La mention de Vénus apparaît ici comme une métaphore de l’amour charnel auquel les deux personnages sont disposés à se livrer, et il est question des proelia, image usuelle de l’acte sexuel comme un combat que se livrent les individus. Notons que les rôles de chacun des deux individus sont présentés d’une manière caractéristique de sociétés hétéronormées, ainsi les actions sont accomplies par l’homme qui manifeste une forme évidente de virilité. Il tollit (« se dresse), tandis que les efforts faits par la femme sont dits frustra (« en vain »). Ses actions n’aboutissent pas à travers ce qui ressemble à une agression[2], contrairement à celles de l’homme qui produit des actions plurielles, notamment occupat os faciemque (« il cueille sa bouche et son visage »). En outre, le ramum dont il est question au dernier vers désigne le sexe de l’homme, qui est présenté comme une arme donc apte à blesser, selon l’image habituelle de conquête militaire, et traduit encore une fois la vision hétéronormée de la société. En miroir, le sexe féminin n’est pas nommé ni même suggéré. Est-ce parce que, chez le poète, il ne paraît nullement avoir le dessus ? Si l’on observe les formes grammaticales, l’homme agit, il est le sujet des verbes, comme tollit, tandis que – ce qu’échoue à rendre notre traduction – la femme n’en est que l’objet, en tant que conantem, à l’accusatif. Il y a par conséquent un partage des rôles, du point de vue sexuel, qui est à mettre en relation avec la dimension patriarcale des sociétés antiques. Il n’est dès lors pas étonnant que Claudien, lorsqu’il aborde la sexualité d’un point de vue officiel, en décrivant notamment la relation entre l’empereur Honorius et sa femme Marie, entre dans le détail d’une relation hétéronormée, comme si l’association avec le pouvoir ne pouvait qu’être perçue de la sorte. C’est dans les chants Fescennins, chants traditionnellement licencieux donnés à l’occasion des mariages, qu’il aborde ainsi leur union :

Et murmur querula blandius alite
linguis assiduo reddite mutuis.
Et, labris animum conciliantibus,
alternum rapiat somnus anhelitum.
Amplexu caleat purpura regio,
et uestes Tyrio sanguine fulgidas
alter uirgineus nobiliet cruor.

Que sans cesse vos langues échangent des soupirs plus caressants que la plaintive tourterelle. Et que dans l’union des âmes par les lèvres le sommeil vous saisisse haletants tour à tour. De l’étreinte royale que la pourpre s’échauffe ; que les tissus illuminés du sang de Tyr soient ennoblis par un autre sang, virginal.

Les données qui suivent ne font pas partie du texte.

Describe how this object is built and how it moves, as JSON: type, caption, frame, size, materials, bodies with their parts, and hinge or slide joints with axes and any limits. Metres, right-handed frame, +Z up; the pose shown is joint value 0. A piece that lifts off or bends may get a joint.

Claudien, Œuvres. Tome 2. Poèmes politiques 395-398. 2e partie, Jean-Louis Charlet ed. Paris, CUF, 2000, v. 21-27.

La mention du caractère royale de l’étreinte jointe à l’image de la jeune vierge qui ne l’est plus le lendemain de sa nuit de noces, à la suite d’une union plus que suggérée illustre, comme chez Ausone, une vision hétéronormée de la sexualité, en association avec le pouvoir, dans l’idée d’une domination intrinsèque de la virilité masculine. Cette vision n’empêche malgré tout pas l’existence d’une sortie de cette même norme, comme nous le verrons dans les chroniques à venir.

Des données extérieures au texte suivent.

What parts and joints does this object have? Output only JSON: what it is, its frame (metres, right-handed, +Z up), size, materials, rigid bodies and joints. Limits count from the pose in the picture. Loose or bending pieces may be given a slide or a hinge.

Adrien Bresson et Blandine Demotz


 


[1] Le « centon » est une forme poétique caractéristique de l’Antiquité tardive. C’est un poème composé exclusivement de vers empruntés à un auteur prestigieux – le plus souvent Virgile – que l’on découpe et réassemble pour créer une nouvelle œuvre. Dans l’Antiquité tardive, ce procédé avait à la fois une valeur d’exercice érudit et de démonstration d’habileté littéraire. Le sens naît du détournement : en combinant des fragments connus, on construit un récit nouveau (par exemple un mariage, une épopée chrétienne ou une scène mythologique). Ce jeu d’imitation et de transformation montre la maîtrise de l’auteur, tout en conférant une autorité culturelle à son texte grâce à la voix virgilienne.

[2] Une telle image est habituelle dans un rapprochement que font régulièrement les Anciens entre acte amoureux et conquête militaire.